What you will do: The data must be written out once more, precisely as given.
** Begin **
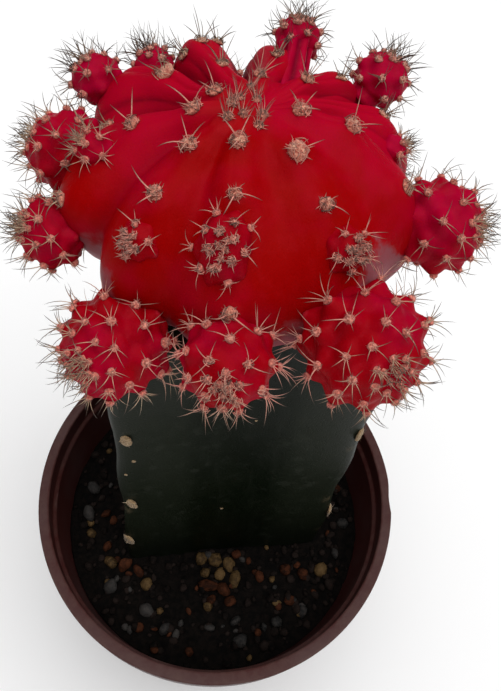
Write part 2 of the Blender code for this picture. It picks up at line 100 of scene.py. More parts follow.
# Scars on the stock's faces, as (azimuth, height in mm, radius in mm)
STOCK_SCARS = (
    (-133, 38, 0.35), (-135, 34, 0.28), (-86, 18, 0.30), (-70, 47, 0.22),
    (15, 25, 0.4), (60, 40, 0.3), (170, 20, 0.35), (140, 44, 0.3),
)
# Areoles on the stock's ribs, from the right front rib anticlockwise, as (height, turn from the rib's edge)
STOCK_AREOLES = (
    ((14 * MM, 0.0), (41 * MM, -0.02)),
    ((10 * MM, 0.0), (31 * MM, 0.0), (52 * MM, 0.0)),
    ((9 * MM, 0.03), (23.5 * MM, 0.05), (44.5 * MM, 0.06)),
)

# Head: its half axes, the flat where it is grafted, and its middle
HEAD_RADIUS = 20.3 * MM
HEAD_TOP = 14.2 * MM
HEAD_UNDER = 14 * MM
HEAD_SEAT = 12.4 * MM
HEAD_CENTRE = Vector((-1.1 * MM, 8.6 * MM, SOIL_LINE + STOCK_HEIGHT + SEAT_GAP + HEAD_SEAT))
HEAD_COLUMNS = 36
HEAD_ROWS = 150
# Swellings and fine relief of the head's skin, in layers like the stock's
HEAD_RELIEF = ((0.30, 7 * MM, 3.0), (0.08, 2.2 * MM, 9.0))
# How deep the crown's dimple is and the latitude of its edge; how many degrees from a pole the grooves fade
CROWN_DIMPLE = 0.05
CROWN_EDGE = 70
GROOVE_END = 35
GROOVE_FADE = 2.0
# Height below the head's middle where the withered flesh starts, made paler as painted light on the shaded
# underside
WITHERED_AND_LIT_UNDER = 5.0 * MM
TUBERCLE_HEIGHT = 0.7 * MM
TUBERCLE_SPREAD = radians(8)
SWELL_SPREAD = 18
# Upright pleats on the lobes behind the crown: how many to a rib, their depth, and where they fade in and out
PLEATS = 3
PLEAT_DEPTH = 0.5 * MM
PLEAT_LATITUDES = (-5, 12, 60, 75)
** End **
Task solution:
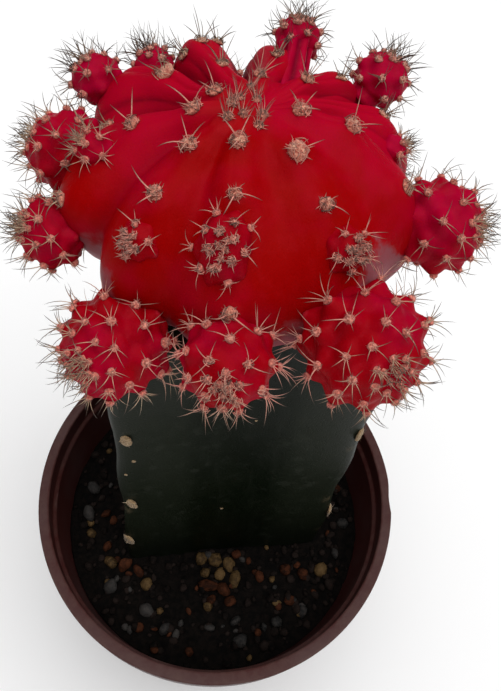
Write part 2 of the Blender code for this picture. It picks up at line 100 of scene.py. More parts follow.
# Scars on the stock's faces, as (azimuth, height in mm, radius in mm)
STOCK_SCARS = (
    (-133, 38, 0.35), (-135, 34, 0.28), (-86, 18, 0.30), (-70, 47, 0.22),
    (15, 25, 0.4), (60, 40, 0.3), (170, 20, 0.35), (140, 44, 0.3),
)
# Areoles on the stock's ribs, from the right front rib anticlockwise, as (height, turn from the rib's edge)
STOCK_AREOLES = (
    ((14 * MM, 0.0), (41 * MM, -0.02)),
    ((10 * MM, 0.0), (31 * MM, 0.0), (52 * MM, 0.0)),
    ((9 * MM, 0.03), (23.5 * MM, 0.05), (44.5 * MM, 0.06)),
)

# Head: its half axes, the flat where it is grafted, and its middle
HEAD_RADIUS = 20.3 * MM
HEAD_TOP = 14.2 * MM
HEAD_UNDER = 14 * MM
HEAD_SEAT = 12.4 * MM
HEAD_CENTRE = Vector((-1.1 * MM, 8.6 * MM, SOIL_LINE + STOCK_HEIGHT + SEAT_GAP + HEAD_SEAT))
HEAD_COLUMNS = 36
HEAD_ROWS = 150
# Swellings and fine relief of the head's skin, in layers like the stock's
HEAD_RELIEF = ((0.30, 7 * MM, 3.0), (0.08, 2.2 * MM, 9.0))
# How deep the crown's dimple is and the latitude of its edge; how many degrees from a pole the grooves fade
CROWN_DIMPLE = 0.05
CROWN_EDGE = 70
GROOVE_END = 35
GROOVE_FADE = 2.0
# Height below the head's middle where the withered flesh starts, made paler as painted light on the shaded
# underside
WITHERED_AND_LIT_UNDER = 5.0 * MM
TUBERCLE_HEIGHT = 0.7 * MM
TUBERCLE_SPREAD = radians(8)
SWELL_SPREAD = 18
# Upright pleats on the lobes behind the crown: how many to a rib, their depth, and where they fade in and out
PLEATS = 3
PLEAT_DEPTH = 0.5 * MM
PLEAT_LATITUDES = (-5, 12, 60, 75)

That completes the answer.